A couple of days ago it all came to a head. We were on the way home, the goats stopped and refused to move, so I just left them there, walked back to the house and fetched Ty on a leash. I knew it was "wrong", bad training in every way, but I simply was fed up. The goats kept on munching while Bonnie stood by anxiously, knowing she should bring them but knowing she couldn't.

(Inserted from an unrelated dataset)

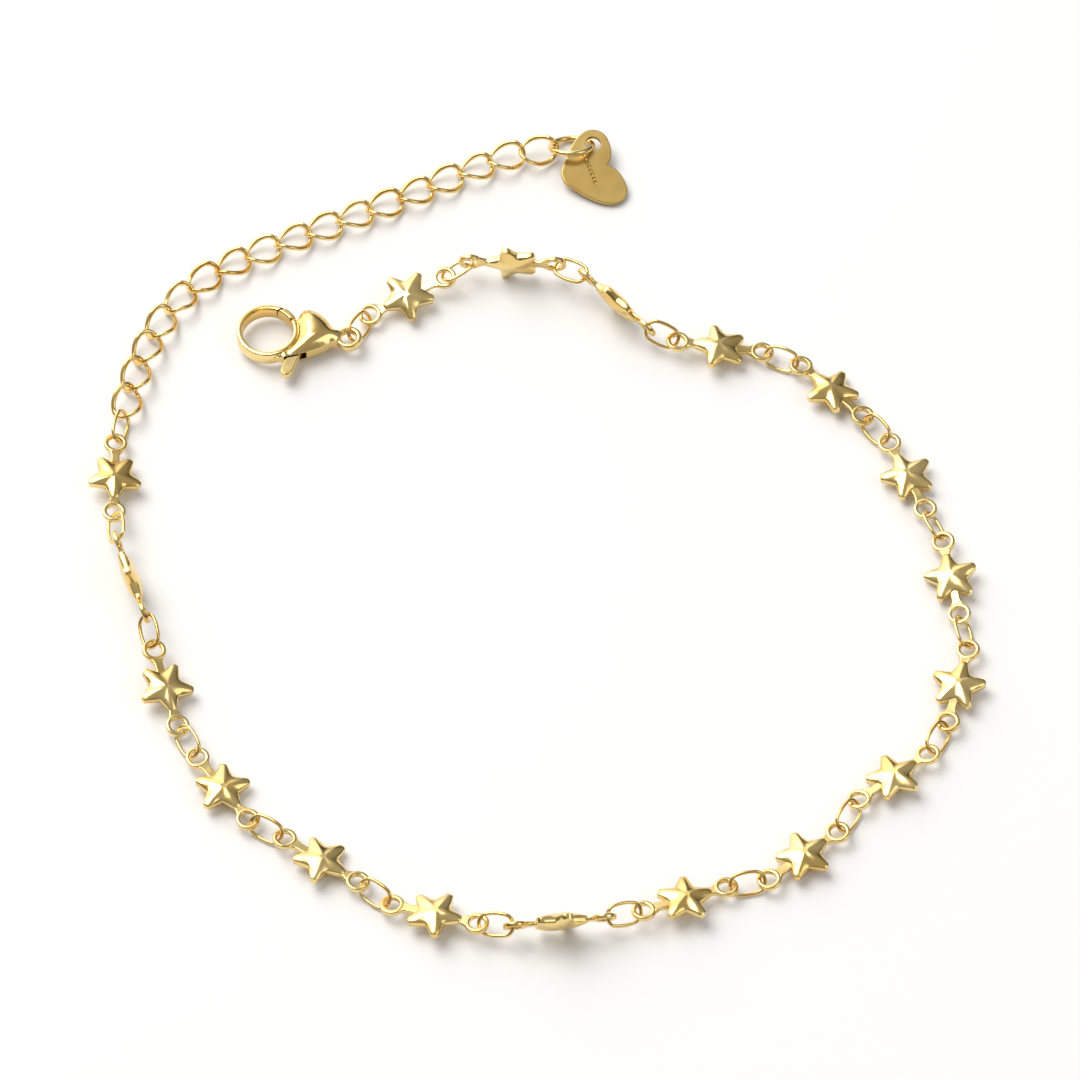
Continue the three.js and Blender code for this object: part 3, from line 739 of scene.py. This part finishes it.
# Floor, light and camera
studio = {
    "floorSize": 3.0, "floorColour": (0.93, 0.925, 0.915), "floorShade": 0.985, "floorGrain": 12,
    "floorRoughness": 0.75,
    "lookAt": (0.62, -1.27, 0), "elevation": 57, "distance": 646, "lens": 241.7, "clip": (0.01, 20),
    "skyTop": 0.40, "skySide": 0.24, "skyLow": 0.02, "topHeight": 0.9, "sideHeight": 0.35, "horizon": 0.12,
    "window": (-0.52, 0.78, 0.38), "windowGlow": 1.6, "windowEdge": (0.70, 0.95),
    "key": {"place": (-0.35, 0.25, 0.75), "size": (0.6, 0.6), "watts": 5.1, "colour": (1.0, 0.985, 0.96)},
    "fill": {"place": (0.6, -0.2, 0.6), "size": (0.5, 0.5), "watts": 1.0, "colour": (1.0, 1.0, 1.0)},
}


def makeFloor():
    selectNone()
    bpy.ops.mesh.primitive_plane_add(size=studio["floorSize"], location=(0, 0, 0))
    floor = added("tableTop")
    material = bpy.data.materials.new("tableTop")
    material.use_nodes = True
    nodes, links = material.node_tree.nodes, material.node_tree.links
    shader = nodes["Principled BSDF"]
    shader.inputs["Roughness"].default_value = studio["floorRoughness"]
    place = nodes.new("ShaderNodeTexCoord")
    grain = nodes.new("ShaderNodeTexNoise")
    grain.inputs["Scale"].default_value = studio["floorGrain"]
    shade = nodes.new("ShaderNodeValToRGB")
    shade.color_ramp.elements[0].color = (*[c * studio["floorShade"] for c in studio["floorColour"]], 1)
    shade.color_ramp.elements[1].color = (*studio["floorColour"], 1)
    links.new(place.outputs["Object"], grain.inputs["Vector"])
    links.new(grain.outputs["Fac"], shade.inputs["Fac"])
    links.new(shade.outputs["Color"], shader.inputs["Base Color"])
    floor.data.materials.append(material)


def makeSky():
    world = bpy.data.worlds.new("studio")
    bpy.context.scene.world = world
    world.use_nodes = True
    nodes, links = world.node_tree.nodes, world.node_tree.links
    back = nodes["Background"]
    place = nodes.new("ShaderNodeTexCoord")
    split = nodes.new("ShaderNodeSeparateXYZ")
    height = nodes.new("ShaderNodeValToRGB")
    low, top = height.color_ramp.elements[0], height.color_ramp.elements[1]
    low.position, low.color = studio["horizon"], (*[studio["skyLow"]] * 3, 1)
    top.position, top.color = studio["topHeight"], (*[studio["skyTop"]] * 3, 1)
    side = height.color_ramp.elements.new(studio["sideHeight"])
    side.color = (*[studio["skySide"]] * 3, 1)
    links.new(place.outputs["Generated"], split.inputs["Vector"])
    links.new(split.outputs["Z"], height.inputs["Fac"])
    window = nodes.new("ShaderNodeVectorMath")  # a bright opening high behind the anklet
    window.operation = "DOT_PRODUCT"
    window.inputs[1].default_value = Vector(studio["window"]).normalized()
    glow = nodes.new("ShaderNodeMapRange")
    glow.interpolation_type = "SMOOTHSTEP"
    glow.inputs["From Min"].default_value, glow.inputs["From Max"].default_value = studio["windowEdge"]
    glow.inputs["To Max"].default_value = studio["windowGlow"]
    both = nodes.new("ShaderNodeVectorMath")
    both.operation = "ADD"
    links.new(place.outputs["Generated"], window.inputs[0])
    links.new(window.outputs["Value"], glow.inputs["Value"])
    links.new(height.outputs["Color"], both.inputs[0])
    links.new(glow.outputs["Result"], both.inputs[1])
    links.new(both.outputs["Vector"], back.inputs["Color"])


def softbox(name):
    values = studio[name]
    light = bpy.data.lights.new(name, "AREA")
    light.shape = "RECTANGLE"
    light.size, light.size_y = values["size"]
    light.energy = values["watts"]
    light.color = values["colour"]
    lamp = bpy.data.objects.new(name, light)
    bpy.context.scene.collection.objects.link(lamp)
    lamp.location = values["place"]
    lamp.rotation_mode = "QUATERNION"
    lamp.rotation_quaternion = (-Vector(values["place"])).to_track_quat("-Z", "Y")


def makeCamera():
    data = bpy.data.cameras.new("view")
    camera = bpy.data.objects.new("view", data)
    bpy.context.scene.collection.objects.link(camera)
    tilt = math.radians(studio["elevation"])
    target = Vector(studio["lookAt"]) * mm
    back = Vector((0, -math.cos(tilt), math.sin(tilt)))
    camera.location = target + back * studio["distance"] * mm
    camera.rotation_mode = "QUATERNION"
    camera.rotation_quaternion = (-back).to_track_quat("-Z", "Y")
    data.lens = studio["lens"]
    data.clip_start, data.clip_end = studio["clip"]
    bpy.context.scene.camera = camera


makeFloor()
makeSky()
softbox("key")
softbox("fill")
makeCamera()
bpy.context.scene.view_settings.view_transform = "Standard"
print("studio ready")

Ty, who does not share Bonnie's tentativeness about gripping, sent the goats briskly on their way in a few moments. My snotty young buckling actually yelped! I didn't know goats could yelp. If Ty hadn't been on a leash, I figured he would only chase them, biting all the way. As it was, he strained at the leash so hard I was glad he wasn't any bigger. At the property gate I let him off leash to see what he would do, and he determinedly pushed them past the tempting alfalfa bales, all the way into the paddock — without biting — and then, on his own, stopped and turned back to me, clearly and correctly figuring they were now where they belonged.

This is a seven month old pup who doesn't even have a lie-down on stock. That night I lay awake wondering what the heck to do, revolving every scenario I could think of. Ty is too young to train, Bonnie too weak to move the only hoofed stock I possess, the pasture is the only one with feed in it, it's a half mile away, and I can't keep my goats there at night. How can I solve this problem?

The next morning I was working at my computer when the dogs began to bay furiously. Underneath that noise I could hear the chickens screaming alarm calls. Uh oh. I ran out and sure enough, a coyote was standing, in that insouciant way they have, right outside the fence. I let my pack out and off they flew. As soon as they were gone I thought, now that was a real stupid idea, and called them back. Did they come? No.

Great. Dogs running amuck in the forest. I knew I wasn't going to get much writing done today. I started off down the path, calling. Ty appeared, looking like he had abandoned the chase early. But nobody else. My dogs have gone all the way out to the highway and been run over. My dogs have been killed by coyotes. My dogs are lost and can't find their way back home. Then I saw Bonnie, walking slowly back. She had torn her front dewclaw pad and scraped a rear paw between the pads. While I looked her over and commiserated, Luke showed up; being much shorter-legged he always brings up the rear.

We all went home, and within fifteen minutes the coyote was back. I'd locked the chickens up, though, so I just let the dogs bay at him through the fence.

At dusk I took Bonnie and Ty both to the pasture. Ty was absolutely ecstatic not to be left at home, as he had so many times before. I drove the goats all the way home with Ty on a leash, Bonnie merely keeping the corners tucked in. It was very brisk. The goats would trot ahead and browse until Ty and I caught up with them. They were not used to a dog that would bite and bite hard, but being goats, they adjusted rapidly to the new situation. Far from being terrified, they simply learned to stop ignoring Ty.

It sure isn't ideal, this scenario. Ty isn't really controlling his stock, and I am not controlling my dog except by a physical restraint. Only a few things are clear to me. One is that Ty must learn to fetch and rate correctly. Another is that my goats will move off my pup. The difference between Ty at five months, goofy and playful and tentative, and Ty at seven months, is extreme. But the main thing which is clear to me is that I have to be practical. My dog wants to help me, and can help me a lot, with just a bit more understanding between us. I have to trust that we can develop that understanding. It's a case of not what is ideal but what is available. As my husband succintly put it, I have a working dog, and I have work.

I feel bad about Bonnie, of course. As some cowboy said, any dog has only the guts they are born with, and no more. I promised her I would get her some sheep.